I think you nailed it as usual, Jeff. You and I have both seen these arguments using the same tropes at the Pascal thingie here at UWaterloo. The whole Salon article's argument seems to come down to one of argument from incredulity and certainly ignorance of the whole 'infinite regresses' at non human scales. Being an ecologist, we don't generally deal in the type of mathematical or statistical proofs you would (we deal some neat applications) but we're still expected to understand how we understand what the numbers are telling us. I am rather dismayed when some members of other disciplines seem to think they can Gish Gallop their way through this and claim it is rigourous. I certainly would not claim to be an expert in Information Theory even though my discipline uses Shannon Information to represent ecological diversity (lots of arguments even there and well there should be). So too should self-styled experts in one area expound upon their cartoonish understanding of other areas.

smurph said...

(short version) I think you nailed it Jeff. We've seen these sorts of tropes before at the Pascal series and elsewhere even here at U Waterloo. The argument from incredulity and from ignorance is inexcusable from anyone, much less one who claims expertise. One would think a philosopher would know better.

Unknown said...

This discussion is as old as Aristotle's "unmoved mover". Carl Sagan ones said that extraordinary claims need extraordinary proof, but the only thing I see here is some juggling with words, not unlike the following:
1) God is the creator of heaven and earth.
2) Nothing existed prior to God.
3) Jesus is God.
4) Hence: Mother Mary gave birth to her own creator!

MNb said...

If anything you're too friendly. Let's neglect atomic decay. Let's grant causality. Let's grant that chains of cause and effect are not circular and are finite.
Why would there be only one such chain? The fine-tuning argument is closely related to the cosmological argument. Well, there are about 30 physical constants to be fine-tuned. Ie there are about 30 physical constants to be caused. That rather suggests that there are 30 first causes.
Gutting has made a case for polytheism, no matter how poor. But somehow I don't think he will reconvert. And that shows how intellectually dishonest the whole enterprise of apologetics is.

Steve Gerrard said...

Gutting did a fine job showing that it is possible that the universe was created 14 billion years ago by a team of 12 deities, who shepherded it through it's first million years, initiated all the contingencies, and then faded away, leaving nothing behind but a teapot, which eventually wound up orbiting Jupiter.

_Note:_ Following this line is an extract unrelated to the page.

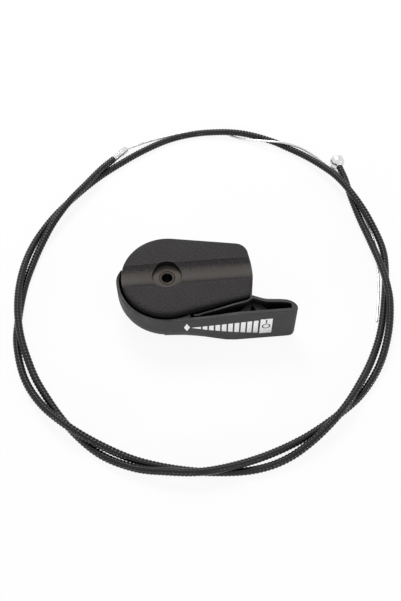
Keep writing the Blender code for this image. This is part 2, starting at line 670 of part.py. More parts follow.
def make_cover(pivot, plastic, steel):
    cover = prism("cable_cover", housing_outline(FIT), COVER_BOTTOM, COVER_TOP, plastic, pivot)
    cut(cover, cylinder("cover_mouth", COVER_INNER_RADIUS, 0, HOUSING_TOP, segments=64, parent=pivot))
    for i, place in enumerate(SCREW_PLACES):
        head_top = COVER_BOTTOM + SCREW_HEAD_DEPTH
        sink = turned(
            f"countersink_{i}",
            [
                (0, COVER_BOTTOM - THROUGH),
                (SCREW_HEAD_RADIUS + FIT, COVER_BOTTOM - THROUGH),
                (SCREW_HEAD_RADIUS + FIT, COVER_BOTTOM + FIT),
                (SCREW_RADIUS + FIT, head_top + FIT),
                (SCREW_RADIUS + FIT, COVER_TOP + THROUGH),
                (0, COVER_TOP + THROUGH),
            ],
            24,
            parent=pivot,
        )
        sink.location = (*place, 0)
        cut(cover, sink)
        make_screw(f"cover_screw_{i + 1}", place, head_top, steel, pivot)


def make_screw(name, place, head_top, steel, pivot):
    tip = COVER_BOTTOM + SCREW_LENGTH
    body = [
        (0, COVER_BOTTOM),
        (SCREW_HEAD_RADIUS, COVER_BOTTOM),
        (SCREW_RADIUS, head_top),
        (SCREW_RADIUS, tip - SCREW_RADIUS),
        (SCREW_RADIUS / 3, tip),
        (0, tip),
    ]
    screw = turned(name, body, 20, steel, pivot)
    screw.location = (*place, 0)
    arm, bar = SCREW_RADIUS * 0.9, SCREW_RADIUS * 0.25
    quarter = [(arm, -bar), (arm, bar), (bar, bar)]
    cross = []
    for turn in range(4):
        for x, y in quarter:
            for _ in range(turn):
                x, y = -y, x
            cross.append((place[0] + x, place[1] + y))
    depth = COVER_BOTTOM + SCREW_HEAD_DEPTH * 0.6
    cut(screw, prism(f"{name}_drive", cross, COVER_BOTTOM - THROUGH, depth, parent=pivot))


def smooth_line(route, count, lowest):
    """Evenly spaced points on one smooth curve through the route's points, none under the lowest height."""
    knots = np.array(route)
    knots = np.vstack([2 * knots[0] - knots[1], knots, 2 * knots[-1] - knots[-2]])
    fine = []
    for before, start, end, after in zip(knots, knots[1:], knots[2:], knots[3:]):
        for t in np.linspace(0, 1, 16, endpoint=False):
            fine.append(
                start
                + 0.5 * t * (end - before)
                + t**2 * (before - 2.5 * start + 2 * end - 0.5 * after)
                + t**3 * (1.5 * (start - end) + 0.5 * (after - before))
            )
    fine.append(knots[-2])
    fine = np.array(fine)
    fine[:, 2] = np.maximum(fine[:, 2], lowest)
    run = np.concatenate([[0], np.cumsum(np.linalg.norm(np.diff(fine, axis=0), axis=1))])
    even = np.linspace(0, run[-1], count)
    return np.stack([np.interp(even, run, fine[:, axis]) for axis in range(3)], axis=1)


def make_tube(name, points, diameter, resolution, material, parent=None):
    curve = bpy.data.curves.new(name, "CURVE")
    curve.dimensions = "3D"
    curve.bevel_depth = diameter / 2
    curve.bevel_resolution = resolution
    curve.use_fill_caps = True
    spline = curve.splines.new("POLY")
    spline.points.add(len(points) - 1)
    for slot, point in zip(spline.points, points):
        slot.co = (*point, 1.0)
        slot.radius = 1.0
    curve.materials.append(material)
    obj = bpy.data.objects.new(name, curve)
    bpy.context.scene.collection.objects.link(obj)
    obj.parent = parent
    return obj


def along(start, direction):
    """Turns a piece made along +Z so that it starts at a point and runs in a direction."""
    direction = mathutils.Vector(direction).normalized()
    turn = direction.to_track_quat("Z", "Y").to_matrix().to_4x4()
    return mathutils.Matrix.Translation(mathutils.Vector(start)) @ turn


def make_cable(black, silver, wire_steel):
    floor = SHEATH_DIAMETER / 2 + FIT / 3
    line = smooth_line(SHEATH_ROUTE, CORD_POINTS, floor)
    make_tube("cable_sheath", line, SHEATH_DIAMETER, 3, black)

    step = (FERRULE_COLLAR_RADIUS - FERRULE_RADIUS) / 2
    collar = FERRULE_LENGTH - FERRULE_COLLAR_LENGTH
    outline = [
        (0, FIT),
        (FERRULE_RADIUS, FIT),
        (FERRULE_RADIUS, collar),
        (FERRULE_COLLAR_RADIUS, collar + step),
        (FERRULE_COLLAR_RADIUS, FERRULE_LENGTH - 4 * step),
        (FERRULE_COLLAR_RADIUS - 3 * step, FERRULE_LENGTH),
        (0, FERRULE_LENGTH),
    ]
    ferrule = turned("sheath_ferrule", outline, 32, silver)
    out = line[0] - line[1]
    out /= np.linalg.norm(out)
    ferrule.matrix_world = along(line[0], out)

    wire_start = line[0] + out * (FERRULE_LENGTH + FIT)
    wire_route = [tuple(wire_start)] + WIRE_ROUTE
    wire_line = smooth_line(wire_route, CORD_POINTS, WIRE_DIAMETER / 2 + FIT / 6)
    make_tube("inner_wire", wire_line, WIRE_DIAMETER, 2, wire_steel)

    out = line[-1] - line[-2]
    out /= np.linalg.norm(out)
    neck = SHEATH_DIAMETER / 2 + FIT / 2
    mouth = NIPPLE_RADIUS + FIT
    edge = (CAP_RADIUS - mouth) / 3
    outline = [
        (0, FIT),
        (neck, FIT),
        (neck + edge, CAP_LENGTH * 0.14),
        (CAP_RADIUS - edge, CAP_LENGTH * 0.32),
        (CAP_RADIUS, CAP_LENGTH * 0.5),
        (CAP_RADIUS, CAP_LENGTH - edge),
        (CAP_RADIUS - edge, CAP_LENGTH),
        (mouth, CAP_LENGTH),
        (mouth, CAP_LENGTH - CAP_MOUTH_DEPTH),
        (0, CAP_LENGTH - CAP_MOUTH_DEPTH),
    ]
    cap = turned("sheath_cap", outline, 40, silver)
    cap.matrix_world = along(line[-1], out)
    low = CAP_LENGTH - CAP_MOUTH_DEPTH + FIT
    crown = arc((0, low + NIPPLE_LENGTH - NIPPLE_RADIUS / 2), 1, 0, 90, 4)
    outline = [(0, low), (NIPPLE_RADIUS, low)]
    for cosine, height in crown[:-1]:
        sine = height - crown[0][1]
        outline.append((NIPPLE_RADIUS * cosine, crown[0][1] + sine * NIPPLE_RADIUS / 2))
    outline.append((0, low + NIPPLE_LENGTH))
    nipple = turned("end_nipple", outline, 32, silver)
    nipple.matrix_world = along(line[-1], out)


def main():
    clear_scene()
    housing_plastic = make_material("housing_plastic", (0.045, 0.042, 0.042), 0.6)
    lever_plastic = make_material("lever_plastic", (0.040, 0.040, 0.042), 0.42)
    nylon = make_material("nylon", (0.75, 0.73, 0.66), 0.5)
    steel = make_material("zinc_steel", (0.55, 0.55, 0.54), 0.35, 1.0)
    spring_steel = make_material("spring_steel", (0.35, 0.35, 0.36), 0.3, 1.0)
    silver = make_material("plated_brass", (0.80, 0.80, 0.80), 0.25, 1.0)
    sheath_black = make_material("sheath_black", (0.018, 0.018, 0.019), 0.35)
    wire_steel = make_material("wire_steel", (0.6, 0.6, 0.6), 0.3, 1.0)

    pivot = bpy.data.objects.new("pivot", None)
    bpy.context.scene.collection.objects.link(pivot)
    pivot.location = PIVOT
    make_housing(pivot, housing_plastic)
    make_lever(pivot, lever_plastic)
    make_pivot_stack(pivot, steel, nylon, spring_steel)
    make_click_stop(pivot, spring_steel)
    make_cover(pivot, housing_plastic, steel)
    make_cable(sheath_black, silver, wire_steel)


main()
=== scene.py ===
"""Looks of the throttle control lever and its loose cable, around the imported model. Metres, +Z up."""

import math

import bmesh
import bpy
import mathutils
import numpy as np
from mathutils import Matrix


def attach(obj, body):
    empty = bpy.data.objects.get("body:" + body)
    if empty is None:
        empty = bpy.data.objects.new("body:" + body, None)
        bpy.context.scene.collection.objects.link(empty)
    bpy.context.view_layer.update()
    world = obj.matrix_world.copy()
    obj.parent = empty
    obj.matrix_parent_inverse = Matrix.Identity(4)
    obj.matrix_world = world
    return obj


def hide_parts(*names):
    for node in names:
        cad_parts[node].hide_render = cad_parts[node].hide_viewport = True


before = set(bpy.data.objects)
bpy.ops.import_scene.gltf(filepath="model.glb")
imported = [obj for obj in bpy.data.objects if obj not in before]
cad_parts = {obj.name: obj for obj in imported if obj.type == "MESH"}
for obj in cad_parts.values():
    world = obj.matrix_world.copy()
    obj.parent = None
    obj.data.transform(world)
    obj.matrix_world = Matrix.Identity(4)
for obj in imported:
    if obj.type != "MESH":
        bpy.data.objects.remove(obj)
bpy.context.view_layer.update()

# Camera, from the photograph
CAMERA_PLACE = (-0.02542, -0.25918, 0.408)
CAMERA_TILT = 32.5
CAMERA_TURN = -5.2
CAMERA_NEAR = 0.01
LENS_MM = 47.5
SENSOR_MM = 36.0

# Floor and light. Each lamp has its place, size and power
FLOOR_HALF = 1.5
FLOOR_DROP = 0.00005
FLOOR_COLOUR = (0.95, 0.95, 0.95, 1)
FLOOR_ROUGHNESS = 0.8
BRIGHT_SHARE = 0.9
SKY_LIGHT = 0.5
WHITE = (1, 1, 1, 1)
LAMP_AIM = (0, 0.02, 0)
LAMPS = {
    "back_lamp": ((-0.1, 0.55, 0.75), 0.35, 4.6),
    "right_lamp": ((0.72, -0.58, 0.2), 0.1, 2.2),
    "left_lamp": ((-0.62, -0.68, 0.22), 0.1, 2.0),
}

# Cable, as in the part's source
SHEATH_DIAMETER = 0.0045
WIRE_DIAMETER = 0.0014
CAP_RADIUS = 0.0047
CAP_LENGTH = 0.0072
CAP_MOUTH_DEPTH = 0.0030
NIPPLE_RADIUS = 0.0029
NIPPLE_LENGTH = 0.0050
FERRULE_RADIUS = 0.0020
FERRULE_COLLAR_RADIUS = 0.0023
FERRULE_LENGTH = 0.0140
FERRULE_COLLAR_LENGTH = 0.0062
FIT = 0.0003
FLOOR_GAP = 0.0001

# Cable detail that only the looks have. Crimps, shoulders, dome and dimple are shares of their pieces
RIB_PITCH = 0.0021
RIB_DEPTH = 0.00032
RINGS_A_RIB = 6
SHEATH_SIDES = 18
STRANDS = 7
STRAND_PITCH = 0.009
STRAND_DEPTH = 0.00012
WIRE_RING_GAP = 0.0005
WIRE_SIDES = 28
CRIMP_PLACES = (0.22, 0.42, 0.62)
CRIMP_DEPTH = 0.00022
CRIMP_HALF = 0.0004
CRIMP_FLOOR_HALF = 0.0001
FERRULE_ROUNDING = 0.00025
CAP_SHOULDERS = (0.14, 0.32, 0.5)
CAP_ROUNDING = 0.0004
NIPPLE_DOME = ((1.0, 0.5), (0.86, 0.2), (0.5, 0.0), (0.3, 0.0))
NIPPLE_DIMPLE = 0.24
NIPPLE_ROUNDING = 0.0005

# How fine and how sharp the meshes are
TURNED_SIDES = 64
SPLINE_STEPS = 32
ROUNDING_STEPS = 5
LONGEST_CUT = 0.45
SHARP_ANGLE = 50

# Places on the lever unit, as in the part's source
PIVOT = (-0.02135, 0.00072)
RECESS_RADIUS = 0.0089
SADDLE_FLOOR = 0.0267
HOUSING_TOP = 0.030
FRONT_FACE_Y = -0.0283

# Noise of the finishes: cycles to the metre, and detail
SPECKLES = (1100.0, 2.0)
MOULDING_PATCHES = (110.0, 3.0)
GRAIN = (2600.0, 3.0)
# Breaks in the painted edge highlight
EDGE_LIGHT_BREAKS = (260.0, 4.0)
METAL_PATCHES = (420.0, 4.0)
TOOL_LINES = (3200.0, 1.0)
SADDLE_PITS = (1300.0, 4.0)
PAINT_WEAR = (900.0, 4.0)

# What the finishes make of a value: from low and high, to start and end
# Where edges get the painted highlight, and where its breaks fall
EDGE_RANGE = (0.995, 0.9)
BREAK_RANGE = (0.35, 0.6, 0.35, 1.0)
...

Nobody argues that such things are not possible. They argue that such speculations are silly and useless, because we learn nothing from them. If it makes someone happy to have an argument like that to cling to, they can have it, along with their blanket.

JimV said...

I know there are good philosophers out there somewhere who are doing useful work on the foundations of science and interpretations of quantum mechanics. I only ever seem to read about the ones who are doing apologetics. They are like amateur mathematics who think they can disprove famous theorems. They accuse me of 'scientism', I accuse them of philosophism. I think that's what they should be called: philosophismists. Another vague term, I know, but if its fallback argument is "You can't prove my god doesn't exist," it's a philosophismist.

aljones909 said...

I'm not sure why a philosopher wouldn't critique atheist philosophers (the majority) rather than Dawkins. In any case, even if the possibility of a deity was granted, christians still have to connect that deity to the deity of the Bible. That's a preposterous leap. The same deity that fine tuned dozens of physical constants, watched stars ignite, also requires the sacrifice of unblemished lambs and isolation of menstruating females.